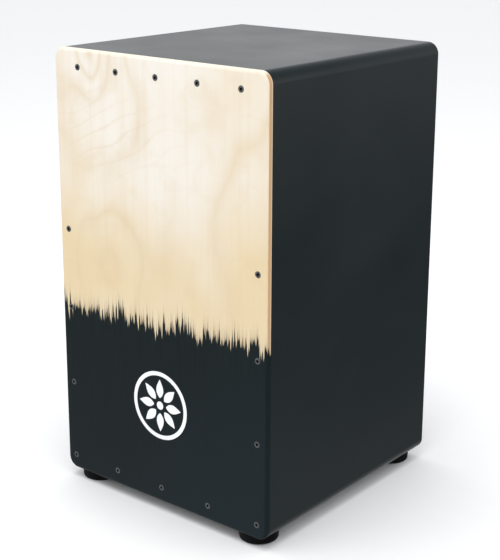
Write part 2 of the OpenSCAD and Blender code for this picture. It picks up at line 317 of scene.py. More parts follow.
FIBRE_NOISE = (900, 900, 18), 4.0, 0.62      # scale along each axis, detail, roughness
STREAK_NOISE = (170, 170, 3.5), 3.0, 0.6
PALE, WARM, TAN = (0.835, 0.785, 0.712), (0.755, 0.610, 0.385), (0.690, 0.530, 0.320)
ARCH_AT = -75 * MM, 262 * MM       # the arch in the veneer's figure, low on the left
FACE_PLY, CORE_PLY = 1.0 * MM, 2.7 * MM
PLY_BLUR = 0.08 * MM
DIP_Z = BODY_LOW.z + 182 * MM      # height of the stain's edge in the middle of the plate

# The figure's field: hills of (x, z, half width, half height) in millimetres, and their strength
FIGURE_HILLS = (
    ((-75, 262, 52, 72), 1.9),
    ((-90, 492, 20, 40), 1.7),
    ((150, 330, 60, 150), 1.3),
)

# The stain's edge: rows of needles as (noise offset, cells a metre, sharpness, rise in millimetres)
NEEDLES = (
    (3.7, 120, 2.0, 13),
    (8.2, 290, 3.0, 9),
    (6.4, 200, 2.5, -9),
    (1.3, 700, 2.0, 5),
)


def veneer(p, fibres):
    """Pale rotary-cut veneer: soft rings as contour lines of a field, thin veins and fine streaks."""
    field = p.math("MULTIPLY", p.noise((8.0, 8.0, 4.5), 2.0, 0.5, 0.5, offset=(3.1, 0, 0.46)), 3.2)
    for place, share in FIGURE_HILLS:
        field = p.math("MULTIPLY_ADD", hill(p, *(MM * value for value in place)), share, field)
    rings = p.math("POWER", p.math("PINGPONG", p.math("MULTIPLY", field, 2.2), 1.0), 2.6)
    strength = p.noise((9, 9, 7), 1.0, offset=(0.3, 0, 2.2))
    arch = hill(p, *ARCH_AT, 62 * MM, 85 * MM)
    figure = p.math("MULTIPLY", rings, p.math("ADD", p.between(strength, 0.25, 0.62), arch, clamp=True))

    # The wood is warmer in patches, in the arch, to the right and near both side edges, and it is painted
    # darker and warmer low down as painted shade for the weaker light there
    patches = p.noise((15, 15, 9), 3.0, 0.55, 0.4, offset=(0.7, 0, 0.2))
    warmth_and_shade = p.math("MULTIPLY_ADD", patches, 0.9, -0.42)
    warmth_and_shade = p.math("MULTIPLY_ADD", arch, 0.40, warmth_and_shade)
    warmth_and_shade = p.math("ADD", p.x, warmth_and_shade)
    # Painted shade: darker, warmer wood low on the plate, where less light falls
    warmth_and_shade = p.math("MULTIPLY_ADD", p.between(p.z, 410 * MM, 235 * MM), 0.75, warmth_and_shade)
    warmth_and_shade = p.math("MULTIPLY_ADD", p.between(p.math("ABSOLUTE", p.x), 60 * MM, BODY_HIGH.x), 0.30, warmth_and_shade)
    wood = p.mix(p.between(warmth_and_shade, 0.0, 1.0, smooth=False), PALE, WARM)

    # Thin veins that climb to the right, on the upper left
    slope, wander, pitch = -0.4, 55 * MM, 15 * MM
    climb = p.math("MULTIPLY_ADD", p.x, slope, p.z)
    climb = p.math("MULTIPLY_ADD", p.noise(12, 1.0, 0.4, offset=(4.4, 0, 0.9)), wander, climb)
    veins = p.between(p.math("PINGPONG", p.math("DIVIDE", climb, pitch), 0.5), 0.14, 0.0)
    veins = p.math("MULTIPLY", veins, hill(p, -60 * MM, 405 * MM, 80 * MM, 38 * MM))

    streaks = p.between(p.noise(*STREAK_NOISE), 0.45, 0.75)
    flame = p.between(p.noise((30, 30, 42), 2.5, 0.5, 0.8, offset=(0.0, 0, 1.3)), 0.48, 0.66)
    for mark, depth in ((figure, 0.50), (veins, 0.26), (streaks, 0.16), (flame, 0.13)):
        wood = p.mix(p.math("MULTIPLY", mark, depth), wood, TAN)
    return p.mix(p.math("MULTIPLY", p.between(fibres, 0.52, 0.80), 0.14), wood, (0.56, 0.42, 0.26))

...

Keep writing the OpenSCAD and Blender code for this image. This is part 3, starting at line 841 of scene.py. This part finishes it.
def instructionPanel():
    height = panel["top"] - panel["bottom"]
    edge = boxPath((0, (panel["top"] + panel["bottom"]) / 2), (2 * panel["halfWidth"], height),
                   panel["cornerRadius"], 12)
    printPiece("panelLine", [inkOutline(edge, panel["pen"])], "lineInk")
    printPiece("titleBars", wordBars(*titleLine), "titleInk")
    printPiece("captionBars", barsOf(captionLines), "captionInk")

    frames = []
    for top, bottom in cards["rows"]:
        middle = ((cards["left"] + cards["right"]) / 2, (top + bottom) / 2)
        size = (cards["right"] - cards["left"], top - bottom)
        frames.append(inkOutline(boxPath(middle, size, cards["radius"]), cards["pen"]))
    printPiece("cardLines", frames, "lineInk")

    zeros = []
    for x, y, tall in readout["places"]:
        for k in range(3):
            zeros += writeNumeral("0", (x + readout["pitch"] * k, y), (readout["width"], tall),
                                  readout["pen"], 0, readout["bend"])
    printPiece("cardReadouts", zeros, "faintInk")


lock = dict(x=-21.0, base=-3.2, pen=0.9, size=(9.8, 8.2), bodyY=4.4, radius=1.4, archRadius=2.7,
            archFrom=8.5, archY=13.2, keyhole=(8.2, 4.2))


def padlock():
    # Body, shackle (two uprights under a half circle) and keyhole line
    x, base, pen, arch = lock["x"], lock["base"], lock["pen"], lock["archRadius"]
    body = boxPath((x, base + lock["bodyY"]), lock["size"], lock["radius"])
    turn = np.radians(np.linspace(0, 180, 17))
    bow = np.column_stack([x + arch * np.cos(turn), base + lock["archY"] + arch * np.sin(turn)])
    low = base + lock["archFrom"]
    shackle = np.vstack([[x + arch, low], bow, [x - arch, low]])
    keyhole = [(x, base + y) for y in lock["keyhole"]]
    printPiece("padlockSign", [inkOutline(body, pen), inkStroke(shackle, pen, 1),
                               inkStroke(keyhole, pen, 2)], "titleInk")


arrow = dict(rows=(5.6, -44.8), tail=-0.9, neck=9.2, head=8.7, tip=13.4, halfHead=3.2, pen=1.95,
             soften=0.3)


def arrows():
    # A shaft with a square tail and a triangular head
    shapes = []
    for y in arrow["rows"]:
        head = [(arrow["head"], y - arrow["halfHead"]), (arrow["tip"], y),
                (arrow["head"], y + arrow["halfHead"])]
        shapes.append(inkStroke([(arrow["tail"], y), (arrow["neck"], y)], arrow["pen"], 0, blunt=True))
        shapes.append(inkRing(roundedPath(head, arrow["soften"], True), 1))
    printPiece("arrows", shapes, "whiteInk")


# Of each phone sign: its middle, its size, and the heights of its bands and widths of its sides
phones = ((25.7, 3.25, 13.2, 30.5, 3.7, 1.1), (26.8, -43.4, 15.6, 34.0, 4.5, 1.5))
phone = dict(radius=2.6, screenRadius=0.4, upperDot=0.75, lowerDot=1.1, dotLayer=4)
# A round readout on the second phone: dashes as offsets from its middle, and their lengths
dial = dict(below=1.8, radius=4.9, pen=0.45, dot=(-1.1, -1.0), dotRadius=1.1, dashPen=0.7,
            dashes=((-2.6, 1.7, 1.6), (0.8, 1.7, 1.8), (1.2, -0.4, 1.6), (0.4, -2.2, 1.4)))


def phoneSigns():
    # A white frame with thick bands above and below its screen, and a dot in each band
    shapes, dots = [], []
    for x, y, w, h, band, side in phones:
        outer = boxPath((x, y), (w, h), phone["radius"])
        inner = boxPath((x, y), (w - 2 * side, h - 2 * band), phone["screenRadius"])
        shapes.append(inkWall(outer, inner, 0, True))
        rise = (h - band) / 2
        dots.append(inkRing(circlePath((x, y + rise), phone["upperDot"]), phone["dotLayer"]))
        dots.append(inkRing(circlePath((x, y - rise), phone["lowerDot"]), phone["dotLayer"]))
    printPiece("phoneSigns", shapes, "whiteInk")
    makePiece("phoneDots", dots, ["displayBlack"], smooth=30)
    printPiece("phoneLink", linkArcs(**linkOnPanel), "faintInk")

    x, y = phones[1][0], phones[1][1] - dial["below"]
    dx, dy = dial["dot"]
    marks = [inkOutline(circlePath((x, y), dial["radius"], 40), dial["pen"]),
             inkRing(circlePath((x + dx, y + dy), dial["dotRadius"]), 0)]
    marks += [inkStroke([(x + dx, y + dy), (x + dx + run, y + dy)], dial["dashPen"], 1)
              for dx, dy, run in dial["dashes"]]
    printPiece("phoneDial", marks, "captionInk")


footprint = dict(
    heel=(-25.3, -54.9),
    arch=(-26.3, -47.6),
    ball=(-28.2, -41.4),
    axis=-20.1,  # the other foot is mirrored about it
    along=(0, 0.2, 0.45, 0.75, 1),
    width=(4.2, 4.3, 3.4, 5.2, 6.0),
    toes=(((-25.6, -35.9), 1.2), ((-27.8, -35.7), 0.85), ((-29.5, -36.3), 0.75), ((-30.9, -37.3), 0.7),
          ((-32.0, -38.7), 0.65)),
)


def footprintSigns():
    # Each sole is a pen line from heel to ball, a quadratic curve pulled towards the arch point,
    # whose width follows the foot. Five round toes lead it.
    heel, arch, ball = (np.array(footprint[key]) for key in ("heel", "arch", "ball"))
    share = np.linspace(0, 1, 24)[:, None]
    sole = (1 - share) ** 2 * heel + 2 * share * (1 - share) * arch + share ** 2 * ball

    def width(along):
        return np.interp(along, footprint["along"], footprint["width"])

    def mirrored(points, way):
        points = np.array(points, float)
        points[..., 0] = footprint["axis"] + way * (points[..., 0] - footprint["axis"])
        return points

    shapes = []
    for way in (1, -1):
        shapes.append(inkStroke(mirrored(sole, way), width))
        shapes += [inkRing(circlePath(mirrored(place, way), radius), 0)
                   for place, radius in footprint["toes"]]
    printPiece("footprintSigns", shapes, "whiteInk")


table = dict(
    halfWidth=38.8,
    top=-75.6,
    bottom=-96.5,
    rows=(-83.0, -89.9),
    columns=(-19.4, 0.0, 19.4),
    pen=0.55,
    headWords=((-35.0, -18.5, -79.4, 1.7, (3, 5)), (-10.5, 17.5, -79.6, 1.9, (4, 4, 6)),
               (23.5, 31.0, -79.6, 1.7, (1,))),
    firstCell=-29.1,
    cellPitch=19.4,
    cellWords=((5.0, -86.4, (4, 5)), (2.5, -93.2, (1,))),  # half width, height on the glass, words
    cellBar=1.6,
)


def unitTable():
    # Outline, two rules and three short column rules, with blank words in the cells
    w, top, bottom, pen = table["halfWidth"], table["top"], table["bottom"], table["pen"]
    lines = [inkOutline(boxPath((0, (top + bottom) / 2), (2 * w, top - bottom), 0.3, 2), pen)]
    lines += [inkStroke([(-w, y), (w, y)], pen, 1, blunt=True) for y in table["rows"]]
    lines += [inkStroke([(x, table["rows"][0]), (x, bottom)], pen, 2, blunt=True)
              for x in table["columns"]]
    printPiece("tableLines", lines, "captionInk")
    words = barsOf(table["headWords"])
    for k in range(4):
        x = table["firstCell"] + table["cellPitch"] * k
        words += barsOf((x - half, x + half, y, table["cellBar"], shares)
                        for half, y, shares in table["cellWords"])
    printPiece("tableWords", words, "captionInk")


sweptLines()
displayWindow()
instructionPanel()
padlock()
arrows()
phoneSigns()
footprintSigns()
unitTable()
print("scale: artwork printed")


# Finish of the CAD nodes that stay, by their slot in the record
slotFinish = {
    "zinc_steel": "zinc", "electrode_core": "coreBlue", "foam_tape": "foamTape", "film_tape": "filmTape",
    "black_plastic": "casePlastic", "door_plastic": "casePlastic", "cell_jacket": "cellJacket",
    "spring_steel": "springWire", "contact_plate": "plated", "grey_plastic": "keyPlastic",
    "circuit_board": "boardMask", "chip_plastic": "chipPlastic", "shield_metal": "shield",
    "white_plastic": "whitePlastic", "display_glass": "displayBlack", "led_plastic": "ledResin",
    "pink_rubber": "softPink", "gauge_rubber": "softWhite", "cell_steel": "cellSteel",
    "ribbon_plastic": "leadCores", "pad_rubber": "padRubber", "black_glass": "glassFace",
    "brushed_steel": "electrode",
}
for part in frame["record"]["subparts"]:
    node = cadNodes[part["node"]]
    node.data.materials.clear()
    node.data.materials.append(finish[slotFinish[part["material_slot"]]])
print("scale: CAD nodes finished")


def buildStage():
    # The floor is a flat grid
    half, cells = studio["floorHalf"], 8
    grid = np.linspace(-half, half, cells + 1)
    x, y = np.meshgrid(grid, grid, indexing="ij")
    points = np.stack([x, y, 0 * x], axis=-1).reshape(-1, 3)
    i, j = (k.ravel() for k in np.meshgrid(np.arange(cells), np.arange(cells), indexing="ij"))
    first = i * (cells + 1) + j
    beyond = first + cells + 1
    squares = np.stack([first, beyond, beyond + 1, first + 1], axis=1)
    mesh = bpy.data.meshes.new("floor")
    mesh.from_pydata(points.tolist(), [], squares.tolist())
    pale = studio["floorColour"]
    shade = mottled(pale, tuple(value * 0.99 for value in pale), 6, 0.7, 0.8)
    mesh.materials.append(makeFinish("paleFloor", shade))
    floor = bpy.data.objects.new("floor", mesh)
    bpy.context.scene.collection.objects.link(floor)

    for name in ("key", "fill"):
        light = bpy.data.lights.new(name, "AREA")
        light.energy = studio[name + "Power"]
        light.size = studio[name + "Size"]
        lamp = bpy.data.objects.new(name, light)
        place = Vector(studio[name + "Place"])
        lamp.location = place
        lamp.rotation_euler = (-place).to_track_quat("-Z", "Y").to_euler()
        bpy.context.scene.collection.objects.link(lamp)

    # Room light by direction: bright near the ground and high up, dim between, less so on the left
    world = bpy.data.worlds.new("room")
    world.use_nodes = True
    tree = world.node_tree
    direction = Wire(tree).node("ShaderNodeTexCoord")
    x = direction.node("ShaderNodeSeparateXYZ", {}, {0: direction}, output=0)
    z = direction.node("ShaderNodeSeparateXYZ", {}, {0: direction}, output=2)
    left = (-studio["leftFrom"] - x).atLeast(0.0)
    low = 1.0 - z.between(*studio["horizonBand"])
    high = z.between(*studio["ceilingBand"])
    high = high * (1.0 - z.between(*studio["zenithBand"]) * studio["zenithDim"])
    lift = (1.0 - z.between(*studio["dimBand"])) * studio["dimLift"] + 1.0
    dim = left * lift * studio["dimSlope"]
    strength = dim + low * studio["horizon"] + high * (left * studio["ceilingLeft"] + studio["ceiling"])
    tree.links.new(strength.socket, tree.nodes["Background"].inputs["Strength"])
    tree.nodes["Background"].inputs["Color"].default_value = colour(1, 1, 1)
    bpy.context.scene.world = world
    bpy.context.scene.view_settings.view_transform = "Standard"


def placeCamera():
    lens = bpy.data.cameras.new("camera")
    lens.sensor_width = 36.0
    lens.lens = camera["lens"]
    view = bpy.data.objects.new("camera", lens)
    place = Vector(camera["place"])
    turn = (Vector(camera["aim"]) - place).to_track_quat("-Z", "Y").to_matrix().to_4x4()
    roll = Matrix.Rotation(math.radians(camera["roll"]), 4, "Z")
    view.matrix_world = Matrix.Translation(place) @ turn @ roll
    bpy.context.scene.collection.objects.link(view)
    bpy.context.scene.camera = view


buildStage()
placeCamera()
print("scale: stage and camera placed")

WORK TO COMPLETE: Give nothing but the number of lines containing the string "code".

SOLUTION FOR THIS PROBLEM: 2